The Birth of Jesus

This is just noting a few of the most notable issues I’ve found with the Jesus birth accounts, which is by no means exhaustive, but merely the ones I noted during my study of the Bible at the beginning of the decline of my faith. While these have been well documented by many scholars, I came about these by reading nothing but the Bible about five years ago, which I then looked to outside sources to corroborate.


Only two of the four gospels, Matthew and Luke, deem Jesus’ birth to be a noteworthy event (seems pretty fucking important to me, but hey, I’m no 1st century scribe who heard this story second or third hand, so what the hell do I know?). John tells us only of the Incarnation – that the Logos “became flesh” – while Mark doesn’t say anything about Jesus until his baptism at around 30 years old (he probably didn’t do anything important in that time anyways). Certainly Mark knows nothing of the Annunciation or the Virgin Birth. In fact, Mark’s account seems to indicate there was no angelic announcement of Jesus’ birth and godliness, since in 3:30-31, Jesus’ family declare him to be “out of his mind” upon declaring himself the Son of Man. Then again, maybe Mary and Joseph were on to him.

There are discrepancies in the genealogies of the gospels, which I’ll merely link to and move on.

Luke 2 tells us that Jesus was born in Nazareth, while Matthew 2 tells us that Jesus was born in Bethlehem, and moved to Nazareth after his return from Egypt.

In one of the gospels, Jesus is visited by three wise men. In another, by three shepherds. But whatever, maybe these shepherds were very wise. The problem is they followed a star directly to Jesus’ location. Can you find the star that sits DIRECTLY over your house?

Then there’s the issue of the Roman census talked about in Luke 2. It indicates that Joseph was an inhabitant of Nazareth, yet for some reason was compelled to travel to the “city of David called Bethlehem, because he was descended from the house and family of David.” The genealogies given to us by Luke list dozens of generations between David and Joseph. It’s doubtful that Joseph would even know his genealogy going back this far, let alone which part of his genealogy to trace back (I, personally, would have no idea whether to follow my family line back to Ireland, England, Sweden, Finland, Norway or Northwest America). Furthermore, why the fuck would he be required to return to the land of his ancestors anyways, when a census would likely require him to register himself in the town he lives in? This would be a ridiculous way to conduct a census. Like, Ron Paul ridiculous.

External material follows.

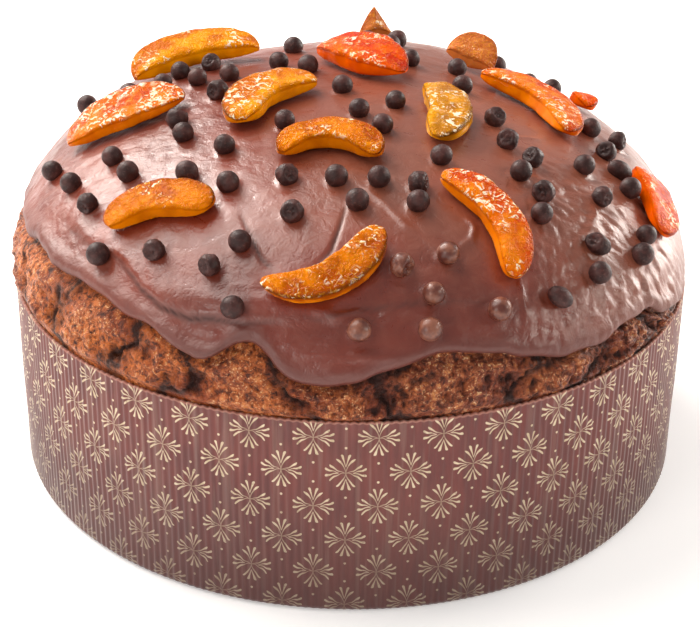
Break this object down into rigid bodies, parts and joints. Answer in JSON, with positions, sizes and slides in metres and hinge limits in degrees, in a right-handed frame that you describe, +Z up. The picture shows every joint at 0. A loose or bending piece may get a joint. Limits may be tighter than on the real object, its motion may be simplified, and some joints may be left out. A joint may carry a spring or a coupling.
{
  "type": "chocolate panettone",
  "caption": "Low round chocolate panettone in a printed paper baking case, glazed on its domed top, with small chocolate pearls and slices of candied orange.",
  "frame": {"origin": "middle of the paper case's foot, on the surface that it stands on", "axes": "+Z up, -Y towards the side that the picture shows, +X to the right seen from there"},
  "size_m": [0.2163, 0.2204, 0.1296],
  "materials": {
    "printed_paper": "matt printed corrugated paper",
    "chocolate_crust": "rough baked crust",
    "milk_chocolate": "satin milk chocolate glaze",
    "candied_orange": "wet, glossy and translucent"
  },
  "bodies": {
    "root": {"paper_case": "printed_paper", "loaf": "chocolate_crust", "glaze": "milk_chocolate", "orange_01": "candied_orange", "orange_02": "candied_orange", "orange_03": "candied_orange", "orange_04": "candied_orange", "orange_05": "candied_orange", "orange_06": "candied_orange", "orange_07": "candied_orange", "orange_08": "candied_orange", "orange_09": "candied_orange", "orange_10": "candied_orange", "orange_11": "candied_orange", "orange_12": "candied_orange", "orange_13": "candied_orange", "orange_14": "candied_orange"}
  },
  "joints": []
}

~ by kriskodisko on December 24, 2012.

One Response to “The Birth of Jesus”

  1. Odd, I thought this would be about how the date of Jesus’ birth is unknown, and the wise men (if they showed up at all) didn’t show up until years after Jesus was born. Lol. There are lots of reasons for differences between gospels. They were written for different audiences, at different times, and in different contexts. (Scroll down to “Content” section, though I’m guessing you’ve already researched this pretty thoroughly, considering it’s uh… you. hehe.) Not sure about the census part. *thinks* I must look into it.

    Weird question: If the Bible was perfect would you believe it moreso? Seems to me that a perfectly written book is just as sketchy as an imperfect one. haha.